● **Task to carry out**
Each entry below must be repeated word for word.

● **Records for the task**
↓

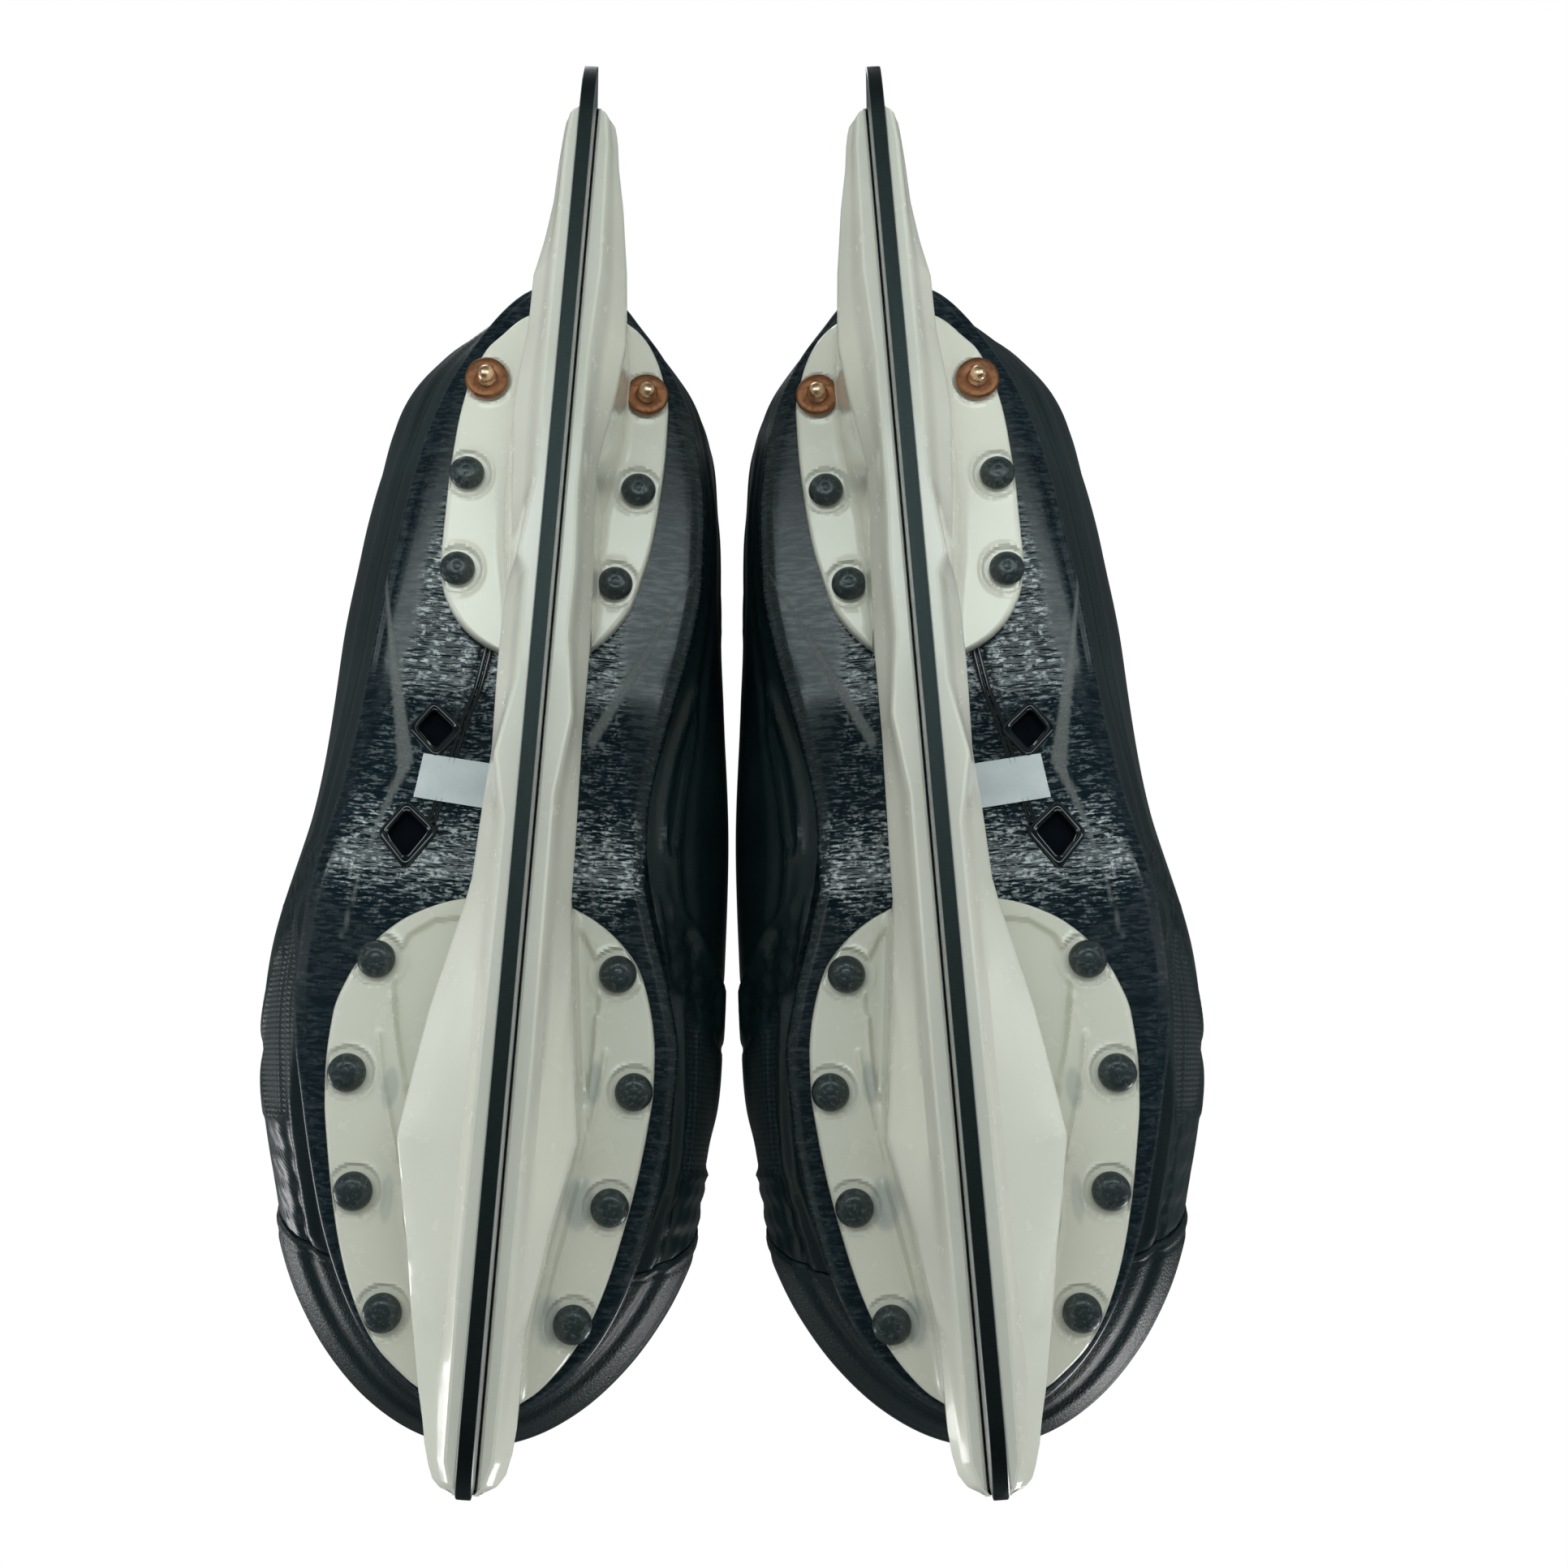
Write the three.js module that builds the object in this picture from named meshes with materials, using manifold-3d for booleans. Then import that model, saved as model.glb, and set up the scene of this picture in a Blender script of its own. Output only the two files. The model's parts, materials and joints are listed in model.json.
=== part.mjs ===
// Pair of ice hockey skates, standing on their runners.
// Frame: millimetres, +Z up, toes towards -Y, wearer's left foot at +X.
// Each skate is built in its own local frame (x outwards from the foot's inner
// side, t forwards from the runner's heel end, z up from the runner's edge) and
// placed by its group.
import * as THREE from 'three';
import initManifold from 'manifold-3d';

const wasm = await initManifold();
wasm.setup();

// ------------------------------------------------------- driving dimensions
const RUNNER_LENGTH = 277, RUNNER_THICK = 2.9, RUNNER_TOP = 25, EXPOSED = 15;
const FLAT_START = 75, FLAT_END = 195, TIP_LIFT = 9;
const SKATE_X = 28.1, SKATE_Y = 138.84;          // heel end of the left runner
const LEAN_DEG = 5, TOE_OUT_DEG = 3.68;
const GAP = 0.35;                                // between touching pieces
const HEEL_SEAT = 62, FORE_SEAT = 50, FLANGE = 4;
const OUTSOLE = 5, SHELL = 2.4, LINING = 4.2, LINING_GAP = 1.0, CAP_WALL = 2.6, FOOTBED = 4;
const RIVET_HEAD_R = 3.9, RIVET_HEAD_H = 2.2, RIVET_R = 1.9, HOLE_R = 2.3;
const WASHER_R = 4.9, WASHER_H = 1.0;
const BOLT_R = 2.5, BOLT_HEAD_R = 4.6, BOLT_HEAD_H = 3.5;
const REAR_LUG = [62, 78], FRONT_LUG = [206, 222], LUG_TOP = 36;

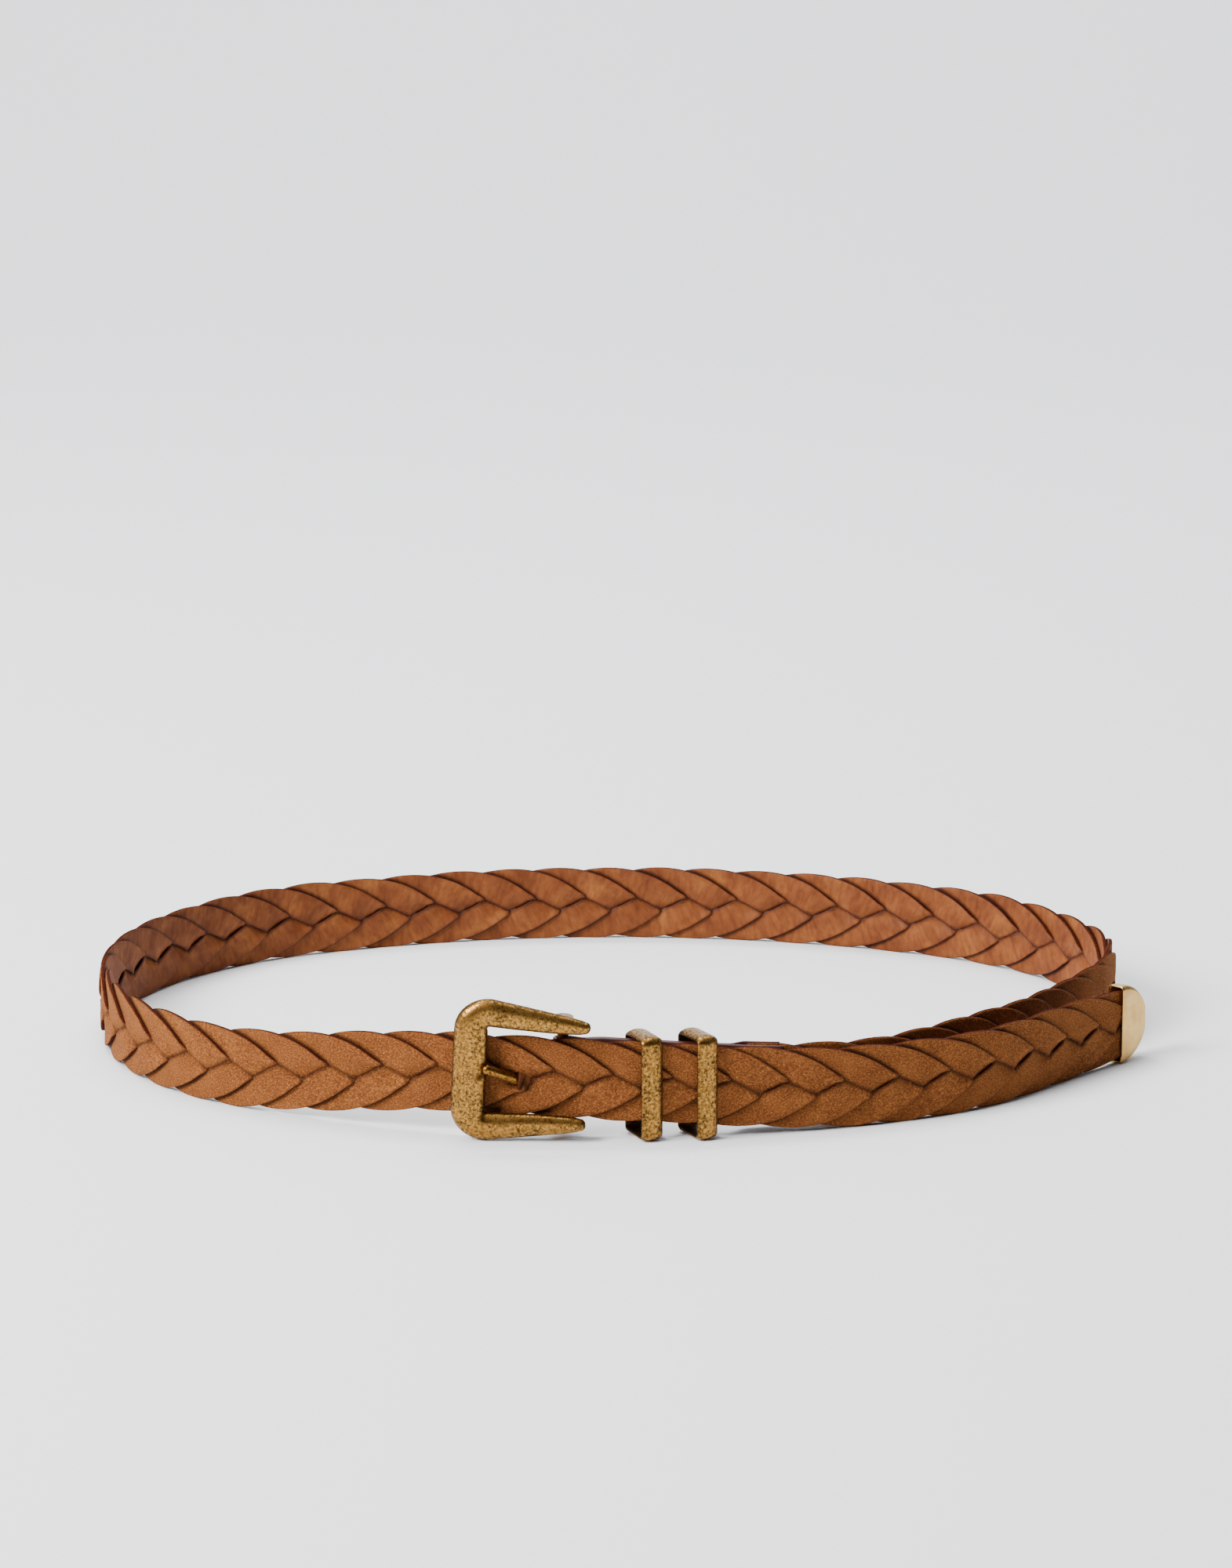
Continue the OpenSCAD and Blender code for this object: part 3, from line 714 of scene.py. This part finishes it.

↑

● **Finished task**
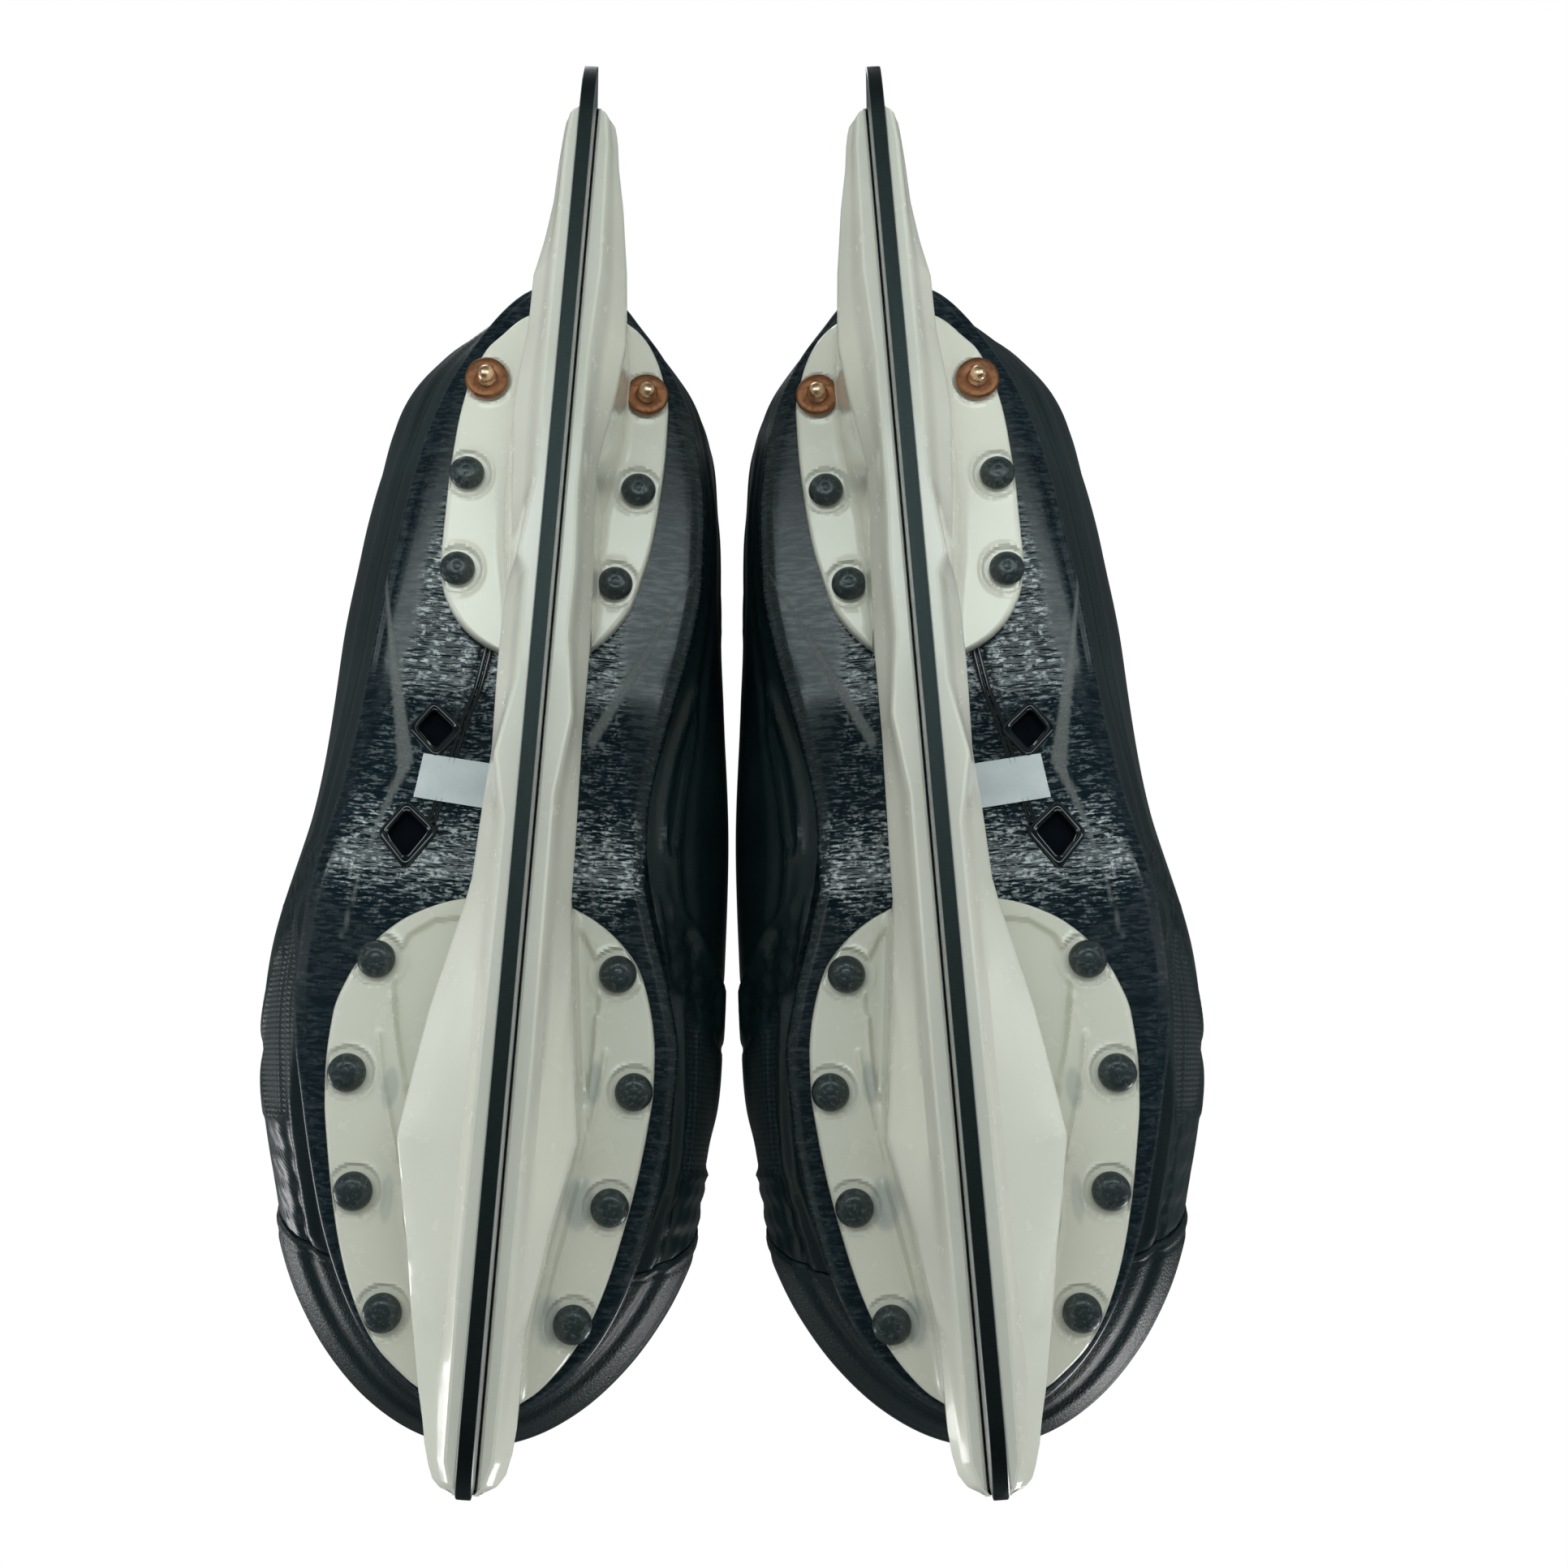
Write the three.js module that builds the object in this picture from named meshes with materials, using manifold-3d for booleans. Then import that model, saved as model.glb, and set up the scene of this picture in a Blender script of its own. Output only the two files. The model's parts, materials and joints are listed in model.json.
=== part.mjs ===
// Pair of ice hockey skates, standing on their runners.
// Frame: millimetres, +Z up, toes towards -Y, wearer's left foot at +X.
// Each skate is built in its own local frame (x outwards from the foot's inner
// side, t forwards from the runner's heel end, z up from the runner's edge) and
// placed by its group.
import * as THREE from 'three';
import initManifold from 'manifold-3d';

const wasm = await initManifold();
wasm.setup();

// ------------------------------------------------------- driving dimensions
const RUNNER_LENGTH = 277, RUNNER_THICK = 2.9, RUNNER_TOP = 25, EXPOSED = 15;
const FLAT_START = 75, FLAT_END = 195, TIP_LIFT = 9;
const SKATE_X = 28.1, SKATE_Y = 138.84;          // heel end of the left runner
const LEAN_DEG = 5, TOE_OUT_DEG = 3.68;
const GAP = 0.35;                                // between touching pieces
const HEEL_SEAT = 62, FORE_SEAT = 50, FLANGE = 4;
const OUTSOLE = 5, SHELL = 2.4, LINING = 4.2, LINING_GAP = 1.0, CAP_WALL = 2.6, FOOTBED = 4;
const RIVET_HEAD_R = 3.9, RIVET_HEAD_H = 2.2, RIVET_R = 1.9, HOLE_R = 2.3;
const WASHER_R = 4.9, WASHER_H = 1.0;
const BOLT_R = 2.5, BOLT_HEAD_R = 4.6, BOLT_HEAD_H = 3.5;
const REAR_LUG = [62, 78], FRONT_LUG = [206, 222], LUG_TOP = 36;

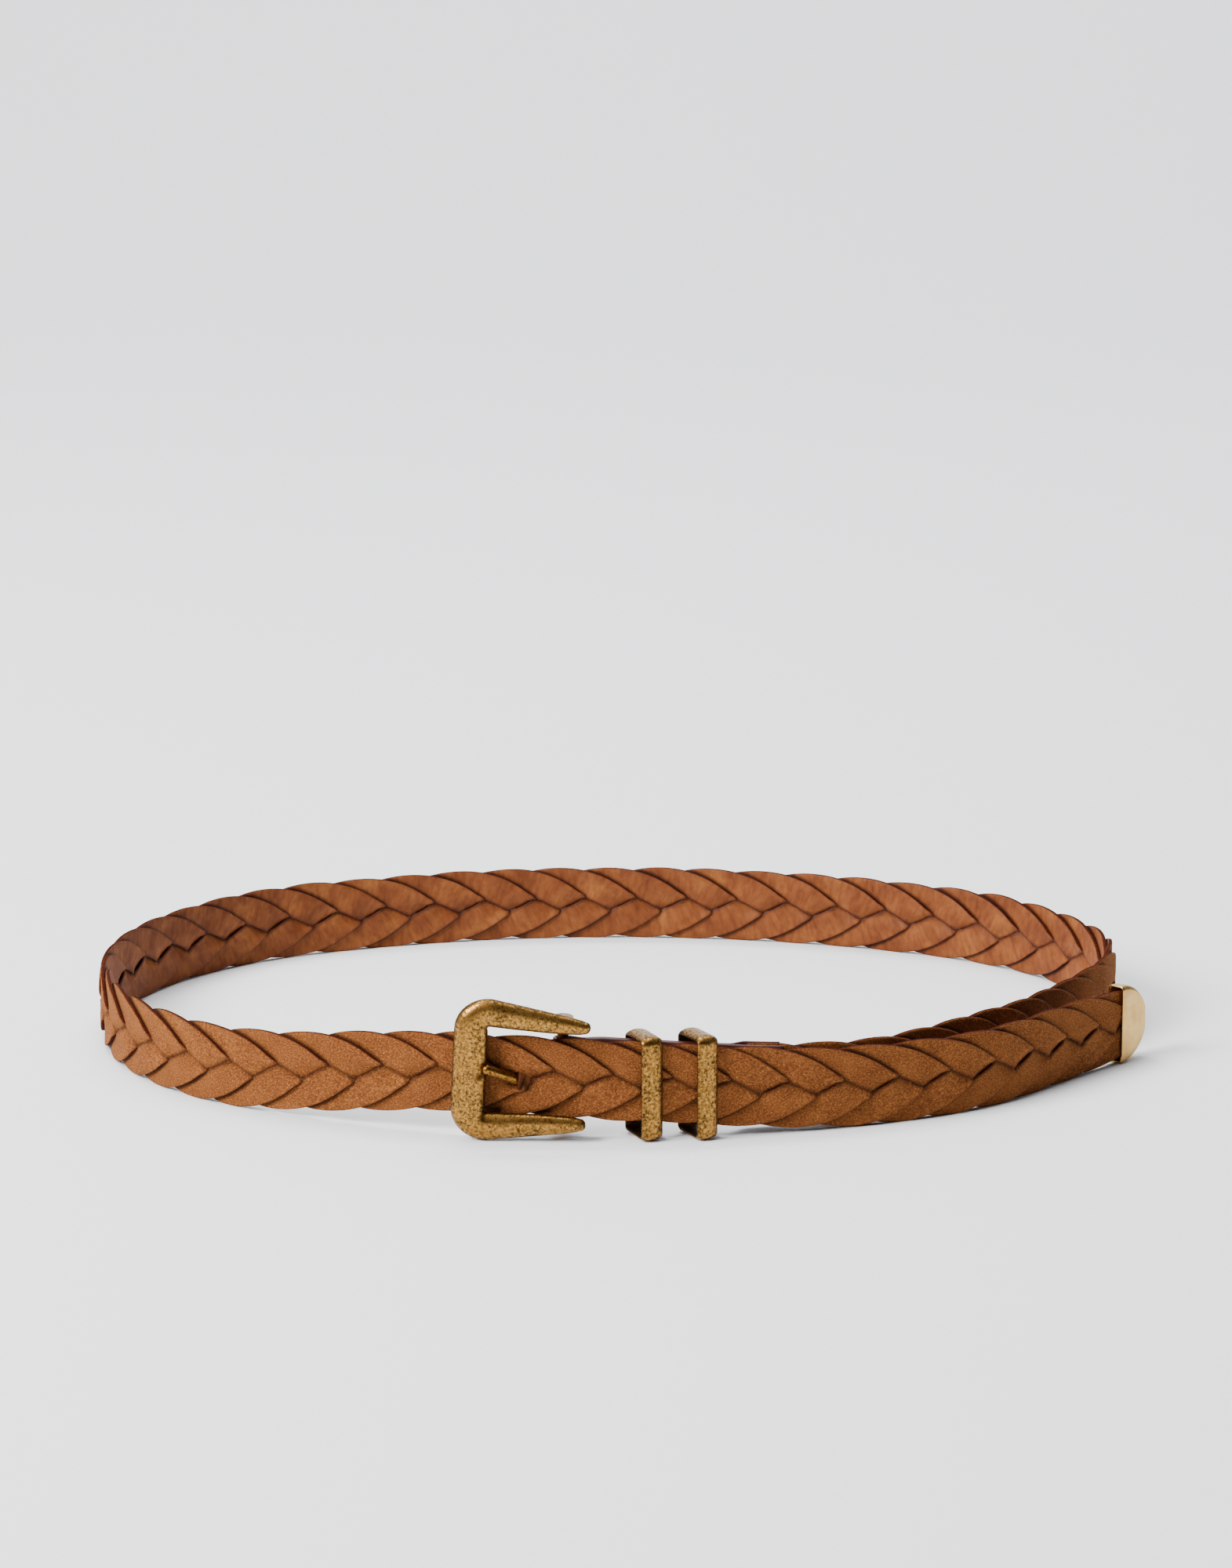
Continue the OpenSCAD and Blender code for this object: part 3, from line 714 of scene.py. This part finishes it.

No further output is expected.